Yodare Island of the Week No.6 St George’s Island

Located just a a short distance off the Cornish coast by Looe, St George’s Island has an interesting past…….

Not many English islands can claim to have been visited by Jesus, but according to legend it is believed he visited the Island with his uncle, Joseph of Arimathea, who traded with the Cornish tin traders. This legend resulted in St George’s island (Looe Island) becoming a place of pilgrimage for early Christians and a small thatched roofed chapel was built there.

In the later medieval period, the island came under the overall control of Glastonbury Abbey and was known as St Michael’s Island, but after the dissolution of the monasteries it was rededicated as St George’s Island. Through the 17th and 18th centuries the island was used (like many such islands in this area) by smugglers to avoid the British Government’s revenue cutters out of Plymouth and Falmouth.

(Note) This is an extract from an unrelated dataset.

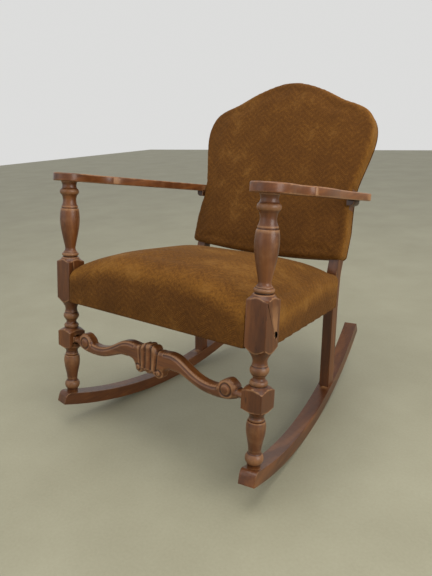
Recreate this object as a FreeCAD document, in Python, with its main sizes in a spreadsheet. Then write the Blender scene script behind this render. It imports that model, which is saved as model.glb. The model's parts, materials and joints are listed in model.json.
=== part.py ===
import FreeCAD, Part
import Sketcher
import math
import os

from FreeCAD import Placement, Rotation, Vector

# Upholstered rocking chair with turned front posts, in millimetres.
# Row frame: +X to the right as seen from the front, +Y towards the back, +Z up.
# Origin: on the floor, midway between the points where the two rockers touch it at rest.
# Chair frame: the same axes leaned back by rest_lean, with its origin at the foot of the front posts.
# Back frame: the chair frame raked back by back_rake at the bend of the rear posts.

doc = FreeCAD.newDocument("rocking_chair")
sheet = doc.addObject("Spreadsheet::Sheet", "dimensions")

DIMENSIONS = [
    # name, value, what it is
    ("rest_lean", 7.8, "backward lean of the whole chair at rest, degrees"),
    ("foot_height", 77.6, "floor to the foot of the front posts"),
    ("rocker_radius", 858.0, "radius of the rolling edge"),
    ("rocker_depth", 30.0, "radial depth of a rocker"),
    ("rocker_width", 35.0, "thickness of a rocker across the chair"),
    ("rocker_front", 22.1, "angle from the contact point to the front end, degrees"),
    ("rocker_rear", 28.9, "angle from the contact point to the rear end, degrees"),
    ("contact_setback", 285.0, "front posts' foot to the contact point, along the floor"),
    ("post_spacing", 560.0, "front posts, centre to centre"),
    ("post_size", 46.0, "front post's square"),
    ("post_height", 536.8, "foot of the front post to its top"),
    ("tenon_radius", 9.0, "turned tenons of the front posts"),
    ("tenon_length", 14.0, "turned tenon into the arm"),
    ("foot_tenon", 18.0, "turned tenon into the rocker"),
    ("lower_block_base", 128.5, "foot to the underside of the stretcher block"),
    ("lower_block_top", 167.0, "foot to the top of the stretcher block"),
    ("upper_block_base", 253.0, "foot to the underside of the seat block"),
    ("upper_block_top", 345.0, "foot to the top of the seat block"),
    ("rear_spacing", 432.0, "rear posts, centre to centre"),
    ("rear_width", 26.0, "rear post across the chair"),
    ("rear_depth", 28.0, "rear post front to back"),
    ("seat_depth", 436.0, "front posts to rear posts, centre to centre at the seat"),
    ("leg_kick", 13.5, "backward kick of the rear leg's foot"),
    ("knee_height", 240.0, "where the rear leg starts to kick back"),
    ("bend_height", 330.0, "where the rear post starts to rake back"),
    ("back_rake", 15.0, "rake of the back against the chair frame, degrees"),
    ("stile_length", 372.0, "rear post above its bend"),
    ("foot_dowel_base", 14.0, "foot of the front posts to the lower end of a rear leg's dowel"),
    ("rail_base", 253.0, "foot to the underside of the seat rails"),
    ("rail_height", 59.0, "height of a seat rail"),
    ("rail_thick", 22.0, "thickness of a seat rail"),
    ("rear_rail_height", 45.0, "height of the rear seat rail"),
    ("rail_setback", 3.0, "front rail's face behind the front of the posts"),
    ("side_offset", 1.0, "side rail outboard of the posts' centre line"),
    ("dowel_radius", 5.0, "dowels of the seat and back frames"),
    ("dowel_length", 38.0, "length of a dowel"),
    ("block_leg", 58.0, "leg of a corner block's triangle"),
    ("block_height", 32.0, "height of a corner block"),
    ("screw_radius", 2.2, "shank radius of a wood screw"),
    ("screw_length", 40.0, "length of a wood screw"),
    ("screw_rise", 24.0, "underside of a corner block to its screw"),
    ("block_base", 263.0, "foot to the underside of the corner blocks"),
    ("arm_thick", 19.0, "thickness of an arm"),
    ("arm_slope", 2.3, "fall of an arm towards the back, degrees"),
    ("paddle_radius", 37.0, "rounded front end of an arm"),
    ("arm_rear_width", 44.0, "width of an arm at its rear end"),
    ("arm_reach", 492.0, "front posts to the rear end of an arm"),
    ("edge_round", 3.0, "rounded edges of the arms"),
    ("arm_end_screw", 9.0, "rear end of an arm to its screw"),
    ("plug_radius", 4.0, "radius of the plug over a post's screw"),
    ("plug_depth", 6.0, "depth of that plug"),
    ("plug_height", 277.0, "foot of the front post to that plug"),
    ("bracket_size", 34.0, "length of the block under the rear of an arm"),
    ("bracket_drop", 15.0, "depth of that block"),
    ("stretcher_height", 148.0, "foot to the middle of the stretcher's ends"),
    ("stretcher_thick", 28.0, "front stretcher front to back"),
    ("web_width", 50.0, "width of a webbing strap"),
    ("web_thick", 1.5, "thickness of a webbing strap"),
    ("spring_radius", 34.0, "radius of a seat spring's coil"),
    ("spring_wire", 2.0, "wire radius of a seat spring"),
    ("spring_turns", 5.0, "turns of a seat spring"),
    ("deck_height", 326.0, "foot to the underside of the sprung seat deck"),
    ("crown_height", 393.0, "foot to the top of the seat's crown"),
    ("crown_across", 640.0, "crown radius across the seat"),
    ("crown_along", 860.0, "crown radius front to back"),
    ("crown_flat", 1.0, "how far the crown's ridge is flattened"),
    ("crown_middle", 130.0, "front posts to the highest line of the crown"),
    ("cover_front", 6.0, "seat cover and wadding in front of the front rail"),
    ("cover_side", 4.0, "seat cover and wadding outside a side rail"),
    ("cover_rear", 3.0, "seat cover and wadding behind the rear rail"),
    ("cover_skin", 2.5, "cover cloth and wadding on the seat and back"),
    ("cover_base", 246.0, "foot to the lower edge of the seat cover"),
    ("deck_gap", 1.0, "running gap round the sprung seat deck"),
    ("post_gap", 1.0, "seat and back covers clear of the posts and arms"),
    ("burlap_inset", 10.5, "edge of the back pad to its sacking"),
    ("back_front", 28.5, "stile's centre to the front edge of the back pad"),
    ("back_rear", 16.0, "stile's centre to the outside-back cover"),
    ("back_crown", 16.0, "how far the back pad's middle stands proud"),
    ("back_bottom", 36.0, "bend of the stiles to the lower corners of the back pad"),
    ("bottom_rail", 38.0, "height of the back's bottom rail"),
    ("crest_arch", 58.0, "rise of the arch under the crest rail"),
    ("crest_thick", 20.0, "thickness of the crest and bottom rails of the back"),
]
for row, (name, value, note) in enumerate(DIMENSIONS, start=1):
    sheet.set(f"A{row}", name)
    sheet.set(f"B{row}", str(value))
    sheet.setAlias(f"B{row}", name)
    sheet.set(f"C{row}", note)
doc.recompute()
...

Having finally rid the island of smugglers it was sold  by the Crown to Sir John Trelawny in 1743. The island remained in the hands of the Trelawny family for a further three centuries.

In 1965 Looe Island was bought by two middle-aged spinster sisters from Epsom in Surrey. Evelyn ‘Attie’ Atkins and Roselyn ‘Babs’ Atkins had dreamt of spending their remaining years together on island and after borrowing £22,000 that’s exactly what they did. The Atkins sisters spent many happy years on the island living in Island House with Evelyn writing two books about their experience; We Bought an Island (1976) and Tales from our Cornish Island (1986). After Evelyn died in1997 Babs remained on the island alone until she passed away at the ripe old age of 86 in 2004. On her death, the island was bequeathed to the Cornwall Wildlife Trust and is preserved as a nature reserve in perpetuity.